Auch der frühere Göppinger Landrat Franz Weber (vierter von links) hat sich für Rechberghausen engagiert und die Lebensläufe mehrerer Rechberghäuser Bürgermeister recherchiert und in einem Aufsatz dargelegt. Foto: Horst Rudel

Gut 70 Jahre nach Kriegsende erinnern sich die Menschen in Rechberghausen an die Stunde Null. Viele haben interessante Erinnerungsstücke zu einer Ausstellung beigesteuert.

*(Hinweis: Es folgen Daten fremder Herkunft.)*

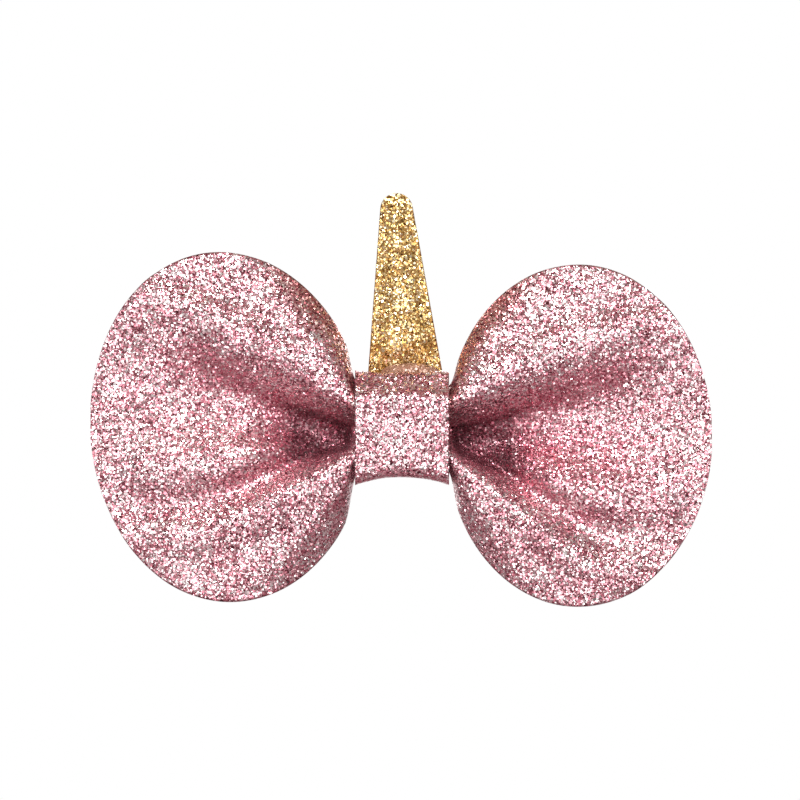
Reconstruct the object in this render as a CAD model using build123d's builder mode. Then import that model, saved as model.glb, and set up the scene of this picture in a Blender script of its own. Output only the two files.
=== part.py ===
"""Glitter hair bow with a gold horn, on a sprung alligator clip.  Millimetres, +Z up.

X runs along the bow's width, -Y is the side that faces forward when the bow is worn, and +Z is
where the horn points.  The origin is the middle of the clip's gripping face, behind the knot.
"""

from build123d import *

import os
from math import asin, atan2, cos, degrees, hypot, pi, radians, sin, sqrt

os.makedirs("parts", exist_ok=True)

# ---- driving sizes: the bow -------------------------------------------------------------------
SHEET = 0.8  # glitter cloth with its woven backing
BAND_WIDTH = 15.4
BAND_CLOTH = 0.8
BAND_TOP, BAND_BOTTOM = 9.0, -9.2
BAND_CREASE_Z = 4.8  # the band slopes back above this height
BAND_LAP_Z = 5.0  # how far the two ends pass the middle, at the back
WAIST_HALF = 7.0  # half height of the pinched cloth under the band
KNOT_UPPER_Z, KNOT_LOWER_Z = 3.6, -4.4  # the two ridges at the knot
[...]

Rechberghausen - Zur Jahreswende erinnert der Verein Kulturmühle Rechberghausen mit einer Ausstellung an den Neuanfang nach dem Zweiten Weltkrieg in der Schurwaldkommune. 70 Jahre liegt diese sogenannte Stunde Null zurück, die auch in Rechberghausen nicht postwendend bessere Zeiten bescherte. In einer schlaglichtartigen Schau wird an Einquartierung, Ausgangssperre, Lebensmittelknappheit und andere Widrigkeiten erinnert, mit denen die Bürger nach dem Kriegsende im April 1945 zurechtkommen mussten.

Häuser brannten, Menschen starben

Bei ihrem Einmarsch hatten die Amerikaner sechs Menschen im Ort getötet, einige Häuser in Brand geschossen, von denen zwei ganz zerstört wurden, außerdem wurden mehrere Ställe und Scheunen vernichtet, berichtete Wolfram Haderthauer, der Ortsarchivar von Rechberghausen bei der Eröffnung der Schau. Gezeigt werden Fotos, amtliche Dokumente und Alltagsgegenstände. Außerdem werden die Schicksale eines abgeschossenen deutschen Piloten, eines französischen Zwangs- sowie eines ukrainischen Landarbeiters dargestellt.

Fast alle Ausstellungsstücke stammen aus privatem Besitz, und es gehört zum Konzept der inzwischen siebten Begegnungsausstellung der Kulturmühle, die Besucher nicht nur bei Führungen zu informieren, sondern auch auf die Schau abgestimmte Gesprächsrunden anzubieten.

Von Ulmbach in den Schurwald ausgewandert

Auch Elfriede Beck hat aus ihrem Besitz viele Stücke beigesteuert. Beck pflegt gemeinsam mit anderen deutschstämmigen Familien, die aus dem Banatdorf Ulmbach im heutigen Rumänien stammen, in der neuen Heimat in Rechberghausen das Andenken an die alten Traditionen. Auf der Flucht vor dem sowjetischen und später sozialistischen Terror sind viele Ulmbacher von 1949 bis in die 80er Jahre nach Rechberghausen ausgewandert. „Noch bis in die 70er Jahre mussten Deutschstämmige in Rumänien Zwangsarbeit leisten“ begründet Beck den Willen vieler Ulmbacher, das Land zu verlassen.Die Keramikgefäße, Sticktücher und landwirtschaftlichen Geräte erinnern an das Leben der Menschen, deren Vorfahren vor mehr als 200 Jahren unter dem Sammelbegriff „Donauschwaben“ beispielsweise mit den als Ulmer Schachteln bekannten Schiffen in den Vielvölkerregionen Südosteuropas deutsche Dörfer gegründet hatten.

Wie viele Heimatvertriebene aus welchen Regionen insgesamt in Rechberghausen nach dem Krieg eintrafen, dokumentiert die Schau nicht. Ein zeitgenössisches Foto erinnert immerhin daran, dass der Schafstall in der Degenfeldstraße als Flüchtlingsunterkunft diente. Beleuchtet wird auch die Entstehung der Sonnenbergsiedlung von 1950 an, die neuen Wohnraum in der Gemeinde bieten sollte.

Auch damals war Wohnraum knapp

Gleich nach dem Kriegsende sei Wohnraum besonders knapp gewesen, auch weil von April bis Dezember 1945 amerikanische Kampftruppen in 21 privaten Häusern und öffentlichen Gebäuden einquartiert worden seien, erläuterte Haderthauer. Auch die Schule war belegt und wurde später als amerikanische Ausbildungsstelle für Unteroffiziere benutzt. Die öffentlichen Bekanntmachungen, Urkunden und Belege, aus denen Haderthauer zitierte, beleuchten auch das Thema Schulspeisung. Diese wurde damals eingeführt, um Kindern und Jugendlichen zumindest eine warme Mahlzeit pro Tag zu sichern.